A man serving 25 years to life for a third-strike conviction based on an incident in which he attempted to steal food from a church was ordered this week to be released from prison, with Los Angeles Superior Court Judge Peter Espinoza saying he didn't deserve such harsh time.

A judge opposed to sentencing 48-year-old Gregory Taylor to a third strike more than 10 years ago compared his saga to Les Miserables. Espinoza seemed to agree when he revised the sentence to eight years — time Taylor had already served. He was due to be released in the next few days.
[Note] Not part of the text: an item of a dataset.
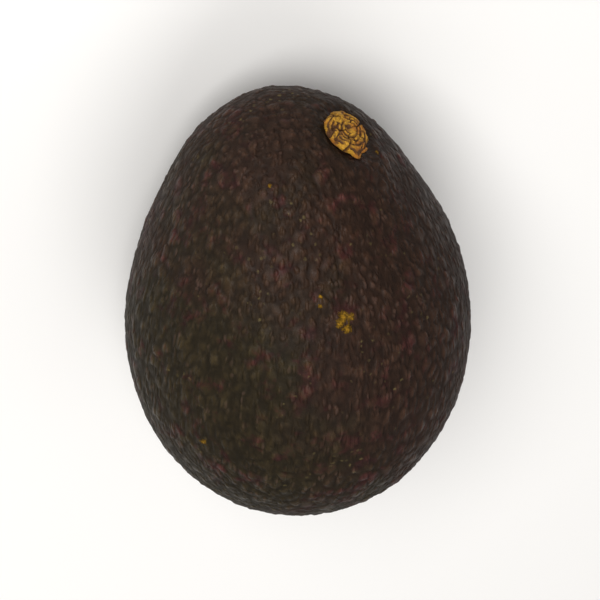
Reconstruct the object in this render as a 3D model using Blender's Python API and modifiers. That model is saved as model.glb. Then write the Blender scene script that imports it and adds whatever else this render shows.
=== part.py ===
"""A whole avocado, as picked, lying on its side with its stem end towards +X.

Two pieces: the fruit (skin, flesh and stone as one solid, the way it grew) and the woody
stem button, which sits in a shallow dish at the stem end and comes away with a thumb.
Metres, +Z up. The origin is the middle of the bounding box, at the bottom.
"""
import math

import bmesh
import bpy
from mathutils import Euler, Matrix, Vector
from mathutils.bvhtree import BVHTree

# Overall size of the fruit without its button, before it is tipped and its flat is pressed in
FRUIT_LENGTH = 0.0865
FRUIT_WIDTH = 0.0630
FRUIT_HEIGHT = 0.0610

# How the form departs from an ellipsoid: shares of the girth, and places along it from
# -1 at the blossom end to +1 at the stem end
TAPER = 0.14            # lost from the middle to the stem end, gained towards the blossom end
NECK_WAIST = 0.075      # extra slimming at the neck
NECK_WAIST_SIDE = 0.45  # how much of that slimming favours the upper side
NECK_PLACE = 0.56
NECK_SPREAD = 0.26
NECK_BEND = 0.0042      # sideways lean of the neck, towards +Y
BASE_BEND = -0.0015     # sideways lean of the blossom end

# How it rests
REST_PITCH = math.radians(4.5)   # stem end dips, which puts the weight over the flat
REST_FLAT_DEPTH = 0.0008         # how far the underside is flattened where it rests

# Where the stem button sits, as angles seen from the middle of the fruit
STEM_OFF_TIP = math.radians(10.0)   # away from the very tip of the neck
STEM_TURN = math.radians(58.0)      # round the neck, from straight up towards -Y

# The dish around the stem and the socket in its floor
STEM_DISH_DEPTH = 0.0019    # below the untouched skin
STEM_DISH_CURVE = 0.0190    # radius of the dish's hollow
SOCKET_DEPTH = 0.0016       # below the floor of the dish

# The button
BUTTON_RADIUS = 0.0045
BUTTON_EDGE = 0.0004        # how far its upper and lower edges are drawn in
BUTTON_HEIGHT = 0.0030      # floor of the dish to the top of the central nub
NUB_RADIUS = 0.0016
RING_RADIUS = 0.0031        # where the outer ring is highest
RING_DROP = 0.0003          # how much lower the ring is than the nub
GROOVE_DEPTH = 0.0007       # between the ring and the nub
ROOT_RADIUS = 0.0026
SEAT_CLEARANCE = 0.0003     # between the button and the fruit, all round

# Mesh density
CAGE_CUTS = 4
SMOOTH_LEVELS = 2
TURNED_STEPS = 32
DISH_ARC_STEPS = 7
DISH_CUTTER_RADIUS = 0.0090
DISH_CUTTER_TOP = 0.0060
FLAT_CUTTER_SIZE = 0.2000
MERGE_DISTANCE = 0.00001
TINY = 1e-9

SKIN_COLOUR = (0.036, 0.026, 0.016, 1.0)
SKIN_ROUGHNESS = 0.45
CORK_COLOUR = (0.30, 0.17, 0.035, 1.0)
CORK_ROUGHNESS = 0.75


def clear_scene():
    for thing in list(bpy.data.objects):
        bpy.data.objects.remove(thing)


def make_collection(name):
    collection = bpy.data.collections.new(name)
    bpy.context.scene.collection.children.link(collection)
    return collection


def make_material(name, colour, roughness):
    material = bpy.data.materials.new(name)
    material.use_nodes = True
    shader = material.node_tree.nodes["Principled BSDF"]
    shader.inputs["Base Color"].default_value = colour
    shader.inputs["Roughness"].default_value = roughness
    shader.inputs["Metallic"].default_value = 0.0
    return material


def evaluated_points(thing):
    """World positions of an object's corners, with its modifiers applied."""
    bpy.context.view_layer.update()
    depsgraph = bpy.context.evaluated_depsgraph_get()
    smooth = thing.evaluated_get(depsgraph)
    return [smooth.matrix_world @ corner.co for corner in smooth.data.vertices]


def extent(points, axis):
    values = [point[axis] for point in points]
    return min(values), max(values)


def avocado_form(direction):
    """Where the skin lies for a point on a ball: an ellipsoid, tapered, waisted and bent."""
    along = direction.x
    upward = direction.z / max(math.hypot(direction.y, direction.z), TINY)
    neck = NECK_WAIST * math.exp(-((along - NECK_PLACE) / NECK_SPREAD) ** 2)
    neck *= 1.0 - NECK_WAIST_SIDE + NECK_WAIST_SIDE * upward
    girth = 1.0 - TAPER * along - neck
    bend = NECK_BEND if along > 0.0 else BASE_BEND
    return Vector((
        along * FRUIT_LENGTH / 2,
        direction.y * girth * FRUIT_WIDTH / 2 + bend * along * along,
        direction.z * girth * FRUIT_HEIGHT / 2,
    ))


def make_fruit_cage(collection, material):
    """A coarse cage of even squares, which a Subdivision Surface smooths into the fruit."""
    cage = bmesh.new()
    bmesh.ops.create_cube(cage, size=2.0)
    bmesh.ops.subdivide_edges(cage, edges=cage.edges[:], cuts=CAGE_CUTS, use_grid_fill=True)
    for corner in cage.verts:
        # tan() spaces the squares evenly once they are pushed out on to the ball
        spread = Vector([math.tan(value * math.pi / 4) for value in corner.co])
        corner.co = avocado_form(spread.normalized())
    mesh = bpy.data.meshes.new("fruit")
    cage.to_mesh(mesh)
    cage.free()
    mesh.shade_smooth()
    mesh.materials.append(material)
    fruit = bpy.data.objects.new("fruit", mesh)
    collection.objects.link(fruit)
    smooth = fruit.modifiers.new("soft_form", "SUBSURF")
    smooth.levels = SMOOTH_LEVELS
    smooth.render_levels = SMOOTH_LEVELS
    return fruit


def stretch_to_size(fruit):
    """Smoothing draws a cage in, so the cage is stretched until the skin has its sizes."""
    points = evaluated_points(fruit)
    sizes = (FRUIT_LENGTH, FRUIT_WIDTH, FRUIT_HEIGHT)
    for axis, size in enumerate(sizes):
        low, high = extent(points, axis)
        stretch = size / (high - low)
        for corner in fruit.data.vertices:
            corner.co[axis] *= stretch
    fruit.data.transform(Matrix.Rotation(REST_PITCH, 4, "Y"))


def find_stem_seat(fruit):
    """The place and tilt of the dish: its lowest point, with +Z standing out of the fruit."""
    bpy.context.view_layer.update()
    tree = BVHTree.FromObject(fruit, bpy.context.evaluated_depsgraph_get())
    direction = Euler((STEM_TURN, 0.0, 0.0)).to_matrix() @ Vector((
        math.cos(STEM_OFF_TIP), 0.0, math.sin(STEM_OFF_TIP)))
    point, normal, _, _ = tree.ray_cast(Vector(), direction)
    tilt = Vector((0.0, 0.0, 1.0)).rotation_difference(normal)
    return point - normal * STEM_DISH_DEPTH, tilt


def dish_height(radius):
    """Height of the dish's floor at a distance from its middle."""
    return STEM_DISH_CURVE - math.sqrt(STEM_DISH_CURVE ** 2 - radius ** 2)


def dish_arc(outer, inner, raised):
    """Outline points along the floor of the dish, from outside in."""
    points = []
    for step in range(DISH_ARC_STEPS + 1):
        radius = outer + (inner - outer) * step / DISH_ARC_STEPS
        points.append((radius, dish_height(radius) + raised))
    return points


def turn(name, outline, collection):
    """A solid of revolution from an outline that runs from the top down its outer side."""
    mesh = bpy.data.meshes.new(name)
    corners = [(radius, 0.0, height) for radius, height in outline]
    edges = [(index, index + 1) for index in range(len(corners) - 1)]
    mesh.from_pydata(corners, edges, [])
    solid = bpy.data.objects.new(name, mesh)
    collection.objects.link(solid)
    screw = solid.modifiers.new("turned", "SCREW")
    screw.steps = TURNED_STEPS
    screw.render_steps = TURNED_STEPS
    screw.use_merge_vertices = True
    screw.merge_threshold = MERGE_DISTANCE
    screw.use_smooth_shade = True
    return solid


def place(thing, seat, tilt):
    thing.location = seat
    thing.rotation_mode = "QUATERNION"
    thing.rotation_quaternion = tilt


def hide_cutter(cutter):
    cutter.hide_render = True
    cutter.display_type = "WIRE"


def cut(solid, cutter):
    boolean = solid.modifiers.new(cutter.name, "BOOLEAN")
    boolean.operation = "DIFFERENCE"
    boolean.solver = "EXACT"
    boolean.object = cutter
    hide_cutter(cutter)


def make_dish_cutter(collection):
    """Cuts the dish and, in its floor, the socket for the button's root."""
    socket_radius = ROOT_RADIUS + SEAT_CLEARANCE
    outline = [(0.0, DISH_CUTTER_TOP), (DISH_CUTTER_RADIUS, DISH_CUTTER_TOP)]
    outline += dish_arc(DISH_CUTTER_RADIUS, socket_radius, 0.0)
    outline += [(socket_radius, -SOCKET_DEPTH), (0.0, -SOCKET_DEPTH)]
    return turn("stem_dish_cutter", outline, collection)


def make_flat_cutter(collection, fruit):
    """A block under the fruit, whose top is the surface that the fruit rests on."""
    lowest, _ = extent(evaluated_points(fruit), 2)
    bpy.ops.mesh.primitive_cube_add(size=FLAT_CUTTER_SIZE)
    block = bpy.context.object
    block.name = "rest_flat_cutter"
    block.location = (0.0, 0.0, lowest + REST_FLAT_DEPTH - FLAT_CUTTER_SIZE / 2)
    for owner in list(block.users_collection):
        owner.objects.unlink(block)
    collection.objects.link(block)
    return block


def make_button(collection, material):
    """The woody button: a nub inside a raised ring, and a short root below."""
    ring_height = BUTTON_HEIGHT - RING_DROP
    underside = dish_arc(BUTTON_RADIUS - BUTTON_EDGE, ROOT_RADIUS, SEAT_CLEARANCE)
    root_bottom = SEAT_CLEARANCE - SOCKET_DEPTH
    outline = [
        (0.0, BUTTON_HEIGHT),
        (NUB_RADIUS / 2, BUTTON_HEIGHT),
        (NUB_RADIUS, BUTTON_HEIGHT - GROOVE_DEPTH / 2),
        ((NUB_RADIUS + RING_RADIUS) / 2, ring_height - GROOVE_DEPTH),
        (RING_RADIUS, ring_height),
        (BUTTON_RADIUS - BUTTON_EDGE, ring_height - GROOVE_DEPTH),
        (BUTTON_RADIUS, ring_height / 2 + underside[0][1] / 2),
    ]
    outline += underside
    outline += [(ROOT_RADIUS, root_bottom), (0.0, root_bottom)]
    button = turn("stem_button", outline, collection)
    button.data.materials.append(material)
    return button


def set_on_origin(root, pieces):
    """Moves the empty that carries the pieces, so that they stand centred on the origin."""
    points = [point for piece in pieces for point in evaluated_points(piece)]
    low_x, high_x = extent(points, 0)
    low_y, high_y = extent(points, 1)
    low_z, _ = extent(points, 2)
    root.location = (-(low_x + high_x) / 2, -(low_y + high_y) / 2, -low_z)


def main():
    clear_scene()
    parts = make_collection("avocado")
    cutters = make_collection("avocado_cutters")
    skin = make_material("avocado_skin", SKIN_COLOUR, SKIN_ROUGHNESS)
    cork = make_material("stem_cork", CORK_COLOUR, CORK_ROUGHNESS)

    fruit = make_fruit_cage(parts, skin)
    stretch_to_size(fruit)
    seat, tilt = find_stem_seat(fruit)
    button = make_button(parts, cork)
    place(button, seat, tilt)

    flat_cutter = make_flat_cutter(cutters, fruit)
    dish_cutter = make_dish_cutter(cutters)
    place(dish_cutter, seat, tilt)
    cut(fruit, dish_cutter)
    cut(fruit, flat_cutter)

    root = bpy.data.objects.new("avocado", None)
    parts.objects.link(root)
    for thing in (fruit, button, dish_cutter, flat_cutter):
        thing.parent = root
    set_on_origin(root, (fruit, button))


main()
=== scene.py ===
"""An avocado's looks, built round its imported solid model.

The pebbled skin and the corky stem button are dense meshes with node-based materials. They
stand for the solid model's two pieces and keep its sizes. A pale floor, soft studio lamps and
a camera complete the scene. Metres, +Z up, the stem end towards +X.
"""

import math

import bmesh
import bpy
import numpy as np
from bpy.props import FloatProperty, FloatVectorProperty, IntProperty, PointerProperty
from mathutils import Euler, Matrix, Vector, noise
from mathutils.bvhtree import BVHTree


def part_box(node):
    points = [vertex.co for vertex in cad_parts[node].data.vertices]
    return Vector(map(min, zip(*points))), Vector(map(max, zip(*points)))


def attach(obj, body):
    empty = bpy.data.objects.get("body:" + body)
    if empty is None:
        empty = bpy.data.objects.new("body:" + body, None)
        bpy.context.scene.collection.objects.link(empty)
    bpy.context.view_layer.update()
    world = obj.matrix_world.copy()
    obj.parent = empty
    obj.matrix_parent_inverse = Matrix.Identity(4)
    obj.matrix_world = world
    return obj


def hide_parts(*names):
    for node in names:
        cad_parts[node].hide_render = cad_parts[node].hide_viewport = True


bl_info = {
    "name": "Avocado",
    "version": (1, 0, 0),
    "blender": (4, 5, 0),
    "location": "3D View > Sidebar > Avocado",
    "description": "Builds a whole avocado with pebbled skin and a corky stem button",
    "category": "Add Mesh",
}

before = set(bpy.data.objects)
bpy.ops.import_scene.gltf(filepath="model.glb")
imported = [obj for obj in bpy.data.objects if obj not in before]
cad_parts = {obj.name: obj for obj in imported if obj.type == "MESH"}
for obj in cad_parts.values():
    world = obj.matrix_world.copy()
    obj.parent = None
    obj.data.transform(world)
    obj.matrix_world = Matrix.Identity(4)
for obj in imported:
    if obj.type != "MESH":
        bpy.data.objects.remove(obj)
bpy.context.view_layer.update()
FRUIT_LOW, FRUIT_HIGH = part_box("fruit")

MM = 0.001
TINY = 1e-9
# Every skin and button detail takes its own patch of the noise by a step along it
NOISE_STEP = 37.0
# Sets the chance numbers of neighbouring cells well apart
CELL_STEP = 91.7
# Starts the dice that scatter the small corky spots
SPOT_SEED = 11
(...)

Taylor was described in court as a homeless drug addict who was caught breaking into the soup kitchen of St. Joseph's Church, a crime that earned him a third strike after he was convicted twice of strong-arm robbery in 1984 and 1985. None of his crimes was considered violent, however. Espinoza said the church break-in was a crime of “drug addiction and homelessness.''

Even Los Angeles District Attorney Steve Cooley, calling the 25-to-life sentence “draconian,” did not oppose Taylor's release. “Fortunately,” he said, “you have a good judge who listened to the petitions presented to him.”

Taylor's case was taken up by Stanford Law School's Three Strikes Project after the legal clinic discovered his plight via the 2004 book by Joe Domanick, Cruel Justice: Three Strikes and the Politics of Crime in America's Golden State.